* _MATERIAL_:
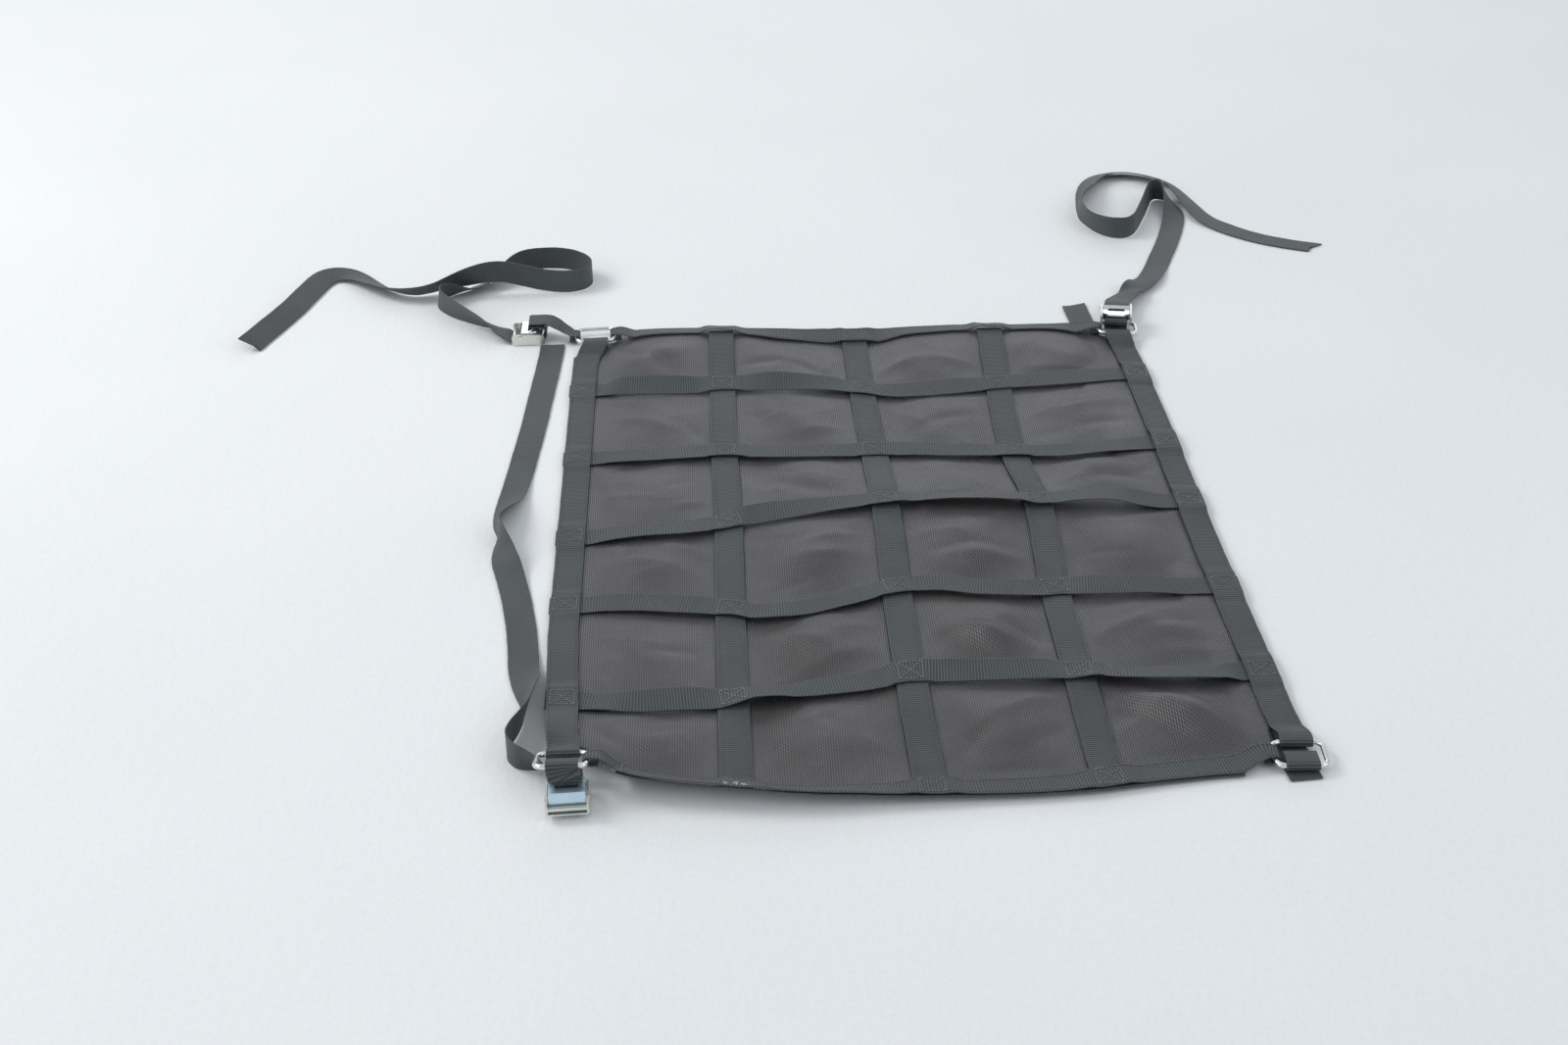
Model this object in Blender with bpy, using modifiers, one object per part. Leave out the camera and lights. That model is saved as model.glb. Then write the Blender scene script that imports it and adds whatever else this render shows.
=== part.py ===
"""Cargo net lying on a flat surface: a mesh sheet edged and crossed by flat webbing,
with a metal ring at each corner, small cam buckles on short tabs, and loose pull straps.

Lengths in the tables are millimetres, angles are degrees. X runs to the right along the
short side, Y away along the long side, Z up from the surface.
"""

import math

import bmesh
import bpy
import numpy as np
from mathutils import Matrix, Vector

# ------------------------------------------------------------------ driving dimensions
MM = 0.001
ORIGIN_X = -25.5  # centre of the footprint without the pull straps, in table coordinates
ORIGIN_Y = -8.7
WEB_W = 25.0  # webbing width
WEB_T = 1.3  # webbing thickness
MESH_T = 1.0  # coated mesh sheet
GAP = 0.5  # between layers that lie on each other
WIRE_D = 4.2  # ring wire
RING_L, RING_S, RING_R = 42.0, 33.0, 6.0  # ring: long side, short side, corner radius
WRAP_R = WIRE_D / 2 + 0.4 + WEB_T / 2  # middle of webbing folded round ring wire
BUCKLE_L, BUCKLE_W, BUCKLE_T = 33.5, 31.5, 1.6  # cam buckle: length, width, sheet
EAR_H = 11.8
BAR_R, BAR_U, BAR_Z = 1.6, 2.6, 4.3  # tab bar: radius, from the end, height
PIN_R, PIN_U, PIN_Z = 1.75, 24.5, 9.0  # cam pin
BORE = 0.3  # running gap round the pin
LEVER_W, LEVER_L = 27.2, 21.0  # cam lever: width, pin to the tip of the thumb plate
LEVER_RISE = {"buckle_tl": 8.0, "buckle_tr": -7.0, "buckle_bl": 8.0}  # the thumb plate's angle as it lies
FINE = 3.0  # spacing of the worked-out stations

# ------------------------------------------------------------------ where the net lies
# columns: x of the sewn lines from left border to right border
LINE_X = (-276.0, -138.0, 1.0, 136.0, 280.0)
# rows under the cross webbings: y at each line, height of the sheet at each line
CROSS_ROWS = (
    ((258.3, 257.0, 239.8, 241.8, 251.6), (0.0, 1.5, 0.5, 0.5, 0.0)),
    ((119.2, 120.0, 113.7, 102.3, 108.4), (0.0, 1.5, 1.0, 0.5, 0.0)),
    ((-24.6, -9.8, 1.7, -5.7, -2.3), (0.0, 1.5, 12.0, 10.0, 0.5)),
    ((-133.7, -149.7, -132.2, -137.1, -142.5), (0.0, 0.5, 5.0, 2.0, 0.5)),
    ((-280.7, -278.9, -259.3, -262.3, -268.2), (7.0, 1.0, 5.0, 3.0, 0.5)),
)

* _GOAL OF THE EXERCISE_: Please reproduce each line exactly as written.

* _SOLUTION TO THE EXERCISE_:
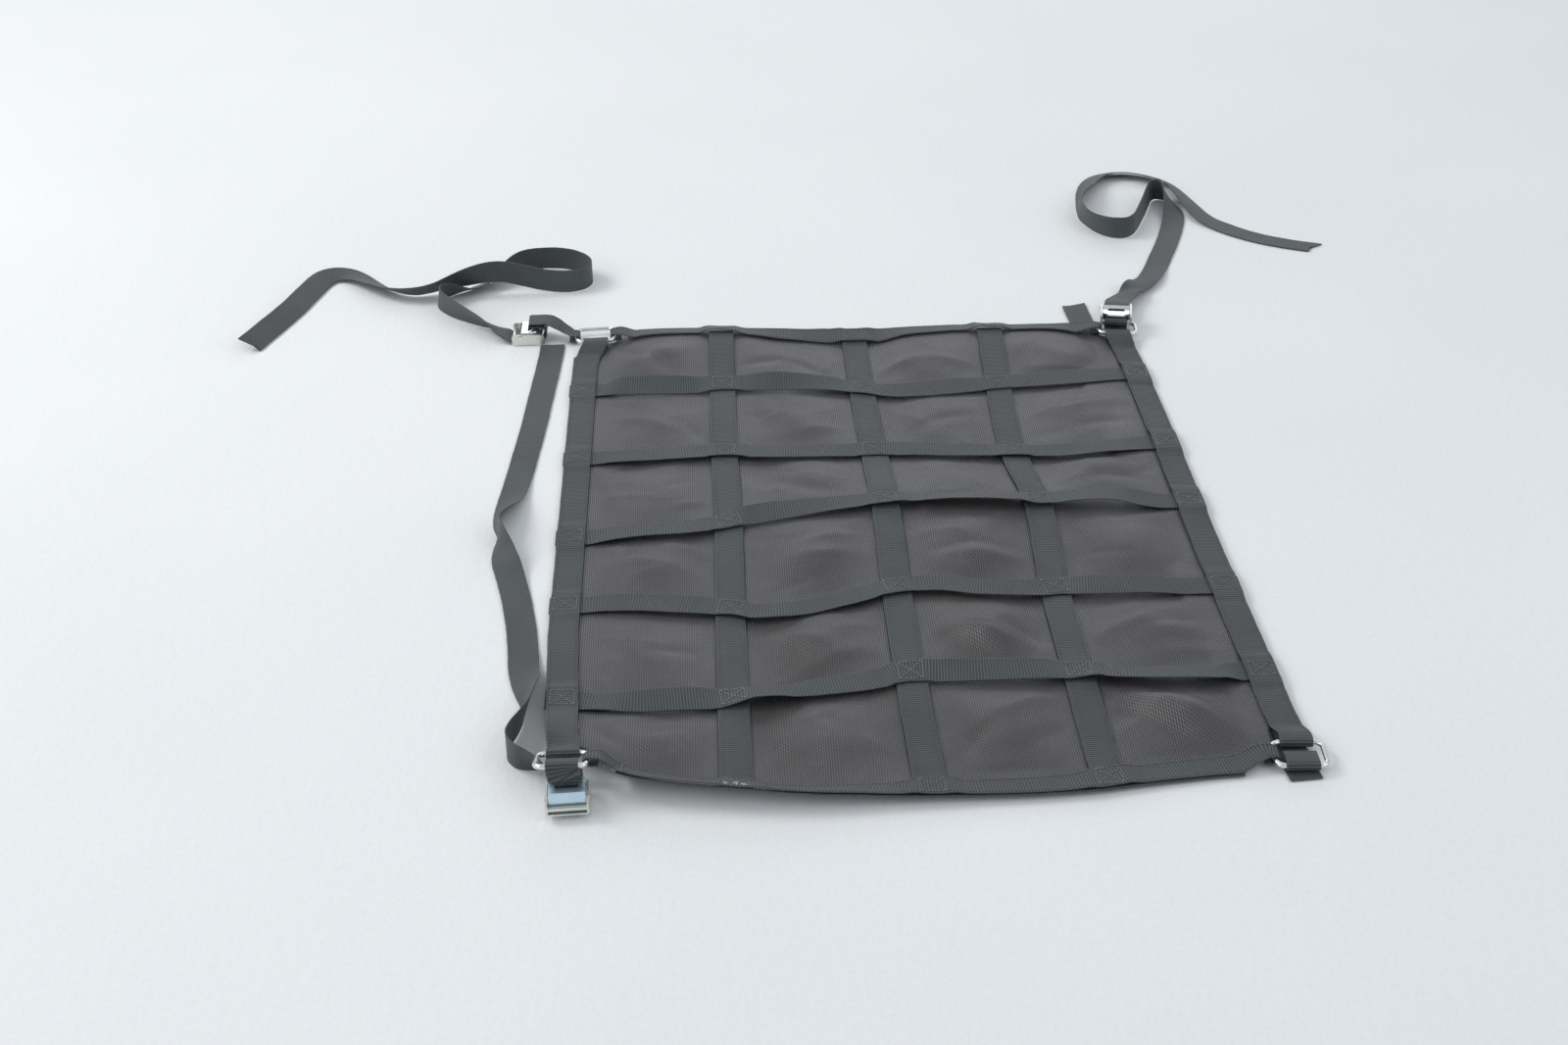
Model this object in Blender with bpy, using modifiers, one object per part. Leave out the camera and lights. That model is saved as model.glb. Then write the Blender scene script that imports it and adds whatever else this render shows.
=== part.py ===
"""Cargo net lying on a flat surface: a mesh sheet edged and crossed by flat webbing,
with a metal ring at each corner, small cam buckles on short tabs, and loose pull straps.

Lengths in the tables are millimetres, angles are degrees. X runs to the right along the
short side, Y away along the long side, Z up from the surface.
"""

import math

import bmesh
import bpy
import numpy as np
from mathutils import Matrix, Vector

# ------------------------------------------------------------------ driving dimensions
MM = 0.001
ORIGIN_X = -25.5  # centre of the footprint without the pull straps, in table coordinates
ORIGIN_Y = -8.7
WEB_W = 25.0  # webbing width
WEB_T = 1.3  # webbing thickness
MESH_T = 1.0  # coated mesh sheet
GAP = 0.5  # between layers that lie on each other
WIRE_D = 4.2  # ring wire
RING_L, RING_S, RING_R = 42.0, 33.0, 6.0  # ring: long side, short side, corner radius
WRAP_R = WIRE_D / 2 + 0.4 + WEB_T / 2  # middle of webbing folded round ring wire
BUCKLE_L, BUCKLE_W, BUCKLE_T = 33.5, 31.5, 1.6  # cam buckle: length, width, sheet
EAR_H = 11.8
BAR_R, BAR_U, BAR_Z = 1.6, 2.6, 4.3  # tab bar: radius, from the end, height
PIN_R, PIN_U, PIN_Z = 1.75, 24.5, 9.0  # cam pin
BORE = 0.3  # running gap round the pin
LEVER_W, LEVER_L = 27.2, 21.0  # cam lever: width, pin to the tip of the thumb plate
LEVER_RISE = {"buckle_tl": 8.0, "buckle_tr": -7.0, "buckle_bl": 8.0}  # the thumb plate's angle as it lies
FINE = 3.0  # spacing of the worked-out stations

# ------------------------------------------------------------------ where the net lies
# columns: x of the sewn lines from left border to right border
LINE_X = (-276.0, -138.0, 1.0, 136.0, 280.0)
# rows under the cross webbings: y at each line, height of the sheet at each line
CROSS_ROWS = (
    ((258.3, 257.0, 239.8, 241.8, 251.6), (0.0, 1.5, 0.5, 0.5, 0.0)),
    ((119.2, 120.0, 113.7, 102.3, 108.4), (0.0, 1.5, 1.0, 0.5, 0.0)),
    ((-24.6, -9.8, 1.7, -5.7, -2.3), (0.0, 1.5, 12.0, 10.0, 0.5)),
    ((-133.7, -149.7, -132.2, -137.1, -142.5), (0.0, 0.5, 5.0, 2.0, 0.5)),
    ((-280.7, -278.9, -259.3, -262.3, -268.2), (7.0, 1.0, 5.0, 3.0, 0.5)),
)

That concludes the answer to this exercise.